To readers acquainted with Sexton’s typically candid discussions of the female condition, as evidenced in poems such as “The Abortion,” “The Ballad of the Lonely Masturbator” and “Menstruation at Forty,” the rediscovered texts will show the confessional poet in a new light. Alternately irreverent—in “These Three Kings,” she defies fellow poet Louis Simpson's mandate against using the words “ceremony,” “dance” and “praise” by recounting a holiday celebration defined by all three—and mundane—“Feeling the Grass” finds its narrator attempting “to pretend ... that I care” about maintaining the perfect lawn—the works serve as meditations on the quotidian that hint at their creator's underlying discontent.
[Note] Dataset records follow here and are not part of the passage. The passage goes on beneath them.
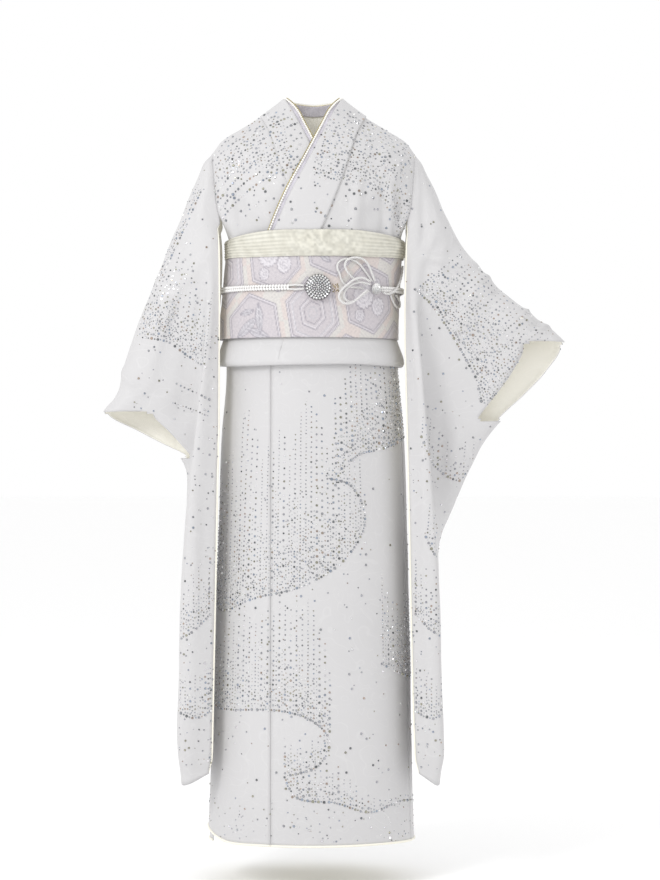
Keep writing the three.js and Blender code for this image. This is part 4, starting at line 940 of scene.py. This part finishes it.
skirt = Spread()
skirt.strings(
    [(-330, 470), (-215, 425), (-120, 452), (-20, 474), (70, 520), (118, 590), (88, 652), (30, 668)],
    (0, 1), lambda u: 60 + 330 * math.sin(math.pi * min(u * 1.25, 1)) ** 0.8)
skirt.strings(
    [(52, 655), (96, 705), (170, 722), (260, 742), (350, 735), (470, 700), (560, 690)],
    (0, 1), lambda u: 172 + 14 * math.sin(9 * u), grow=1.2)
skirt.strings([(-560, 640), (-500, 560), (-420, 520), (-330, 470)], (0, 1), lambda u: 220 - 60 * u)
skirt.strings(
    [(-300, 262), (-200, 246), (-90, 250), (-10, 236), (36, 196), (10, 150), (-56, 132)],
    (0, 1), lambda u: 50 + 210 * math.sin(math.pi * min(u * 1.1, 1)))
skirt.strings(
    [(-60, 130), (-30, 92), (50, 84), (120, 64), (200, 78), (330, 60), (470, 90)],
    (0, 1), lambda u: 60 + 50 * math.sin(7 * u + 1))
skirt.strings([(150, 330), (240, 300), (340, 322), (440, 296), (560, 330)], (0, 1), lambda u: 180 - 60 * u)
skirt.scatter((-560, 10, 560, 860), 900, chance=lambda x, z: 0.85 if z < 640 else 0.15)
skirt.scatter((-560, 5, 560, 90), 260, (1.8, 2.4, 3))
SKIRT = ["left_front", "right_front", "left_overlap", "right_overlap", "left_back", "right_back"]
sew_on("crystals_skirt", *cast(surface(SKIRT), skirt.thinned(), round_body))

front, back = Spread(), Spread()
front.strings([(4, 1212), (40, 1200), (80, 1206), (118, 1176), (148, 1130), (170, 1090)],
              (0.2, 1), lambda u: 128 - 10 * u, 11, 1.6, edged=False)
front.strings([(-38, 1250), (-84, 1226), (-130, 1232), (-176, 1200)],
              (-0.2, 1), lambda u: 80, 13, 1.2, edged=False)
for drop in range(0, 120, 20):
    arc = [(-40, 1330 - drop), (-90, 1306 - drop), (-140, 1270 - drop), (-186, 1216 - drop)]
    front.along(arc, 14, 5.2, 3.6)
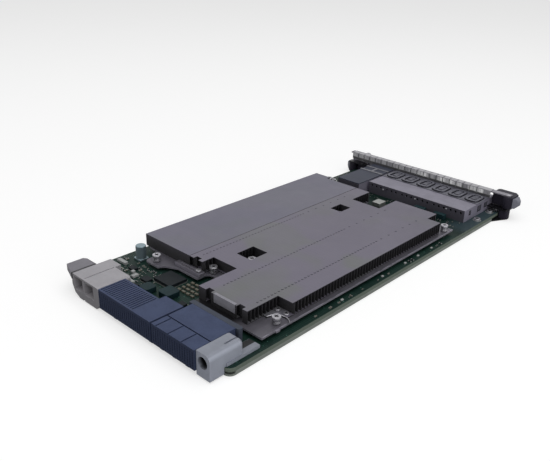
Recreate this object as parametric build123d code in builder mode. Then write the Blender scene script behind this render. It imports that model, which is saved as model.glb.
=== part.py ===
"""Plug-in baseband processing board: panel, cages, heat sinks and backplane connectors.

Millimetres. X runs along the front panel, -Y is the side of the front panel, +Y is the side of
the backplane connectors and +Z is up. The origin is under the middle of the part, on the plane
that the bottom tray rests on.
"""
import os
from math import cos, radians, sin

from build123d import *

os.makedirs("parts", exist_ok=True)

# Whole part along its depth
overall_length = 307.5
lever_proud = 9.0
panel_sheet = 1.5
connector_front_y = overall_length / 2
lever_front_y = -overall_length / 2
panel_front_y = lever_front_y + lever_proud
panel_rear_y = panel_front_y + panel_sheet
panel_gap = 0.25

# Ports across the panel: their widths and the margins beside them set the board's width
port_count = 6
port_pitch = 14.25
cage_width = port_count * port_pitch
wide_port_gap = 2.0
wide_port_width = 21.0
right_margin = 8.9
left_margin = 18.6
board_width = right_margin + cage_width + wide_port_gap + wide_port_width + left_margin
half_board = board_width / 2

# Board and tray
board_thickness = 2.4
board_front_gap = 4.25
connector_overhang = 10.55
board_corner = 4.0
tray_sheet = 1.0
tray_boss_height = 1.4
tray_boss_radius = 3.2
board_bottom_z = tray_sheet + tray_boss_height
board_top_z = board_bottom_z + board_thickness
board_front_y = panel_rear_y + board_front_gap
board_rear_y = connector_front_y - connector_overhang
board_mid_y = (board_rear_y + board_front_y) / 2

# Six-port cage
cage_wall = 0.3
cage_height = 9.2
cage_depth = 46.8
cage_proud = 2.5
cage_right_x = right_margin - half_board
cage_left_x = cage_right_x + cage_width
cage_front_y = panel_front_y - cage_proud
cage_rear_y = cage_front_y + cage_depth
cage_top_z = board_top_z + cage_height
cage_floor_length = 29.0
collar_length = 24.0
tab_width = 10.4
tab_length = 15.0
tab_ridge = 1.7
tab_height = 0.9
tab_corner = 4.0
vent_radius = 0.9
vent_spacing = 4.2
vent_drop = 2.4

# Single wide port beside it
wide_port_height = 8.8
wide_port_depth = 58.0
wide_left_x = cage_left_x + wide_port_gap + wide_port_width
wide_mid_x = wide_left_x - wide_port_width / 2
wide_rear_y = cage_front_y + wide_port_depth
wide_top_z = board_top_z + wide_port_height
wide_plate_sheet = 0.7

# Host connectors inside the cages
host_width = 12.0
host_length = 9.0
host_height = 6.4
host_gap = 0.5
host_side_wall = 1.2
host_slot_height = 1.4
host_slot_depth = 4.0
host_slot_z = 3.3

# Front panel: its top rises past the cage by the drop of the contact strip
panel_end_reach = 6.5
panel_half_width = half_board + panel_end_reach
strip_sheet = 0.3
strip_drop = 5.4
finger_pitch = 6.0
finger_slot = 0.8
strip_tie = 1.4
panel_height = cage_top_z + strip_drop
top_lip_depth = 5.0
top_lip_sheet = 0.9
bottom_lip_depth = 15.5
bottom_lip_chamfer = 6.5
end_notch_length = 18.0
end_notch_x = panel_half_width - end_notch_length
ear_sheet = 0.9
ear_depth = 8.0
ear_offset = 1.9
panel_mid_z = panel_height / 2
ear_outer_z = panel_mid_z + ear_offset
bottom_lip_rear_y = panel_front_y + bottom_lip_depth
tray_front_y = bottom_lip_rear_y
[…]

Sexton committed suicide at the age of 45 in 1974. She’d won the Pulitzer for her 1967 poetry collection, Live or Die, and she left behind enough writings, both published and posthumously published, to fill a hefty 600-page volume of her complete works (not including, of course, the newly re-published texts). Last month, Sexton would’ve turned 90 years old, a fact Linda Gray Sexton tells Fugue alongside the realization that her mother “has been gone as long as she had lived.”

Yet “the poetry lives on,” Linda notes, “cheating death itself.”

Turpin attributes Sexton’s lasting resonance to her “raw, visceral verse, creative to an almost painful degree,” but as the works he brought back to the forefront show, the poet was also capable of expressing moments of pure joy. Take Turpin’s favorite of the newly found poems, “Winter Colony,” in which Sexton conjures up a day on the slopes. The poem, he explains in Fugue, “with its undertones of a possible letter to a lover, or even an ode to winter,” gives us a glimpse of Sexton, unburdened. In it, she crafts an indelible image of freedom in its verses, writing: “We ride the sky down, / our voices falling back behind us, / unraveling like smooth threads.”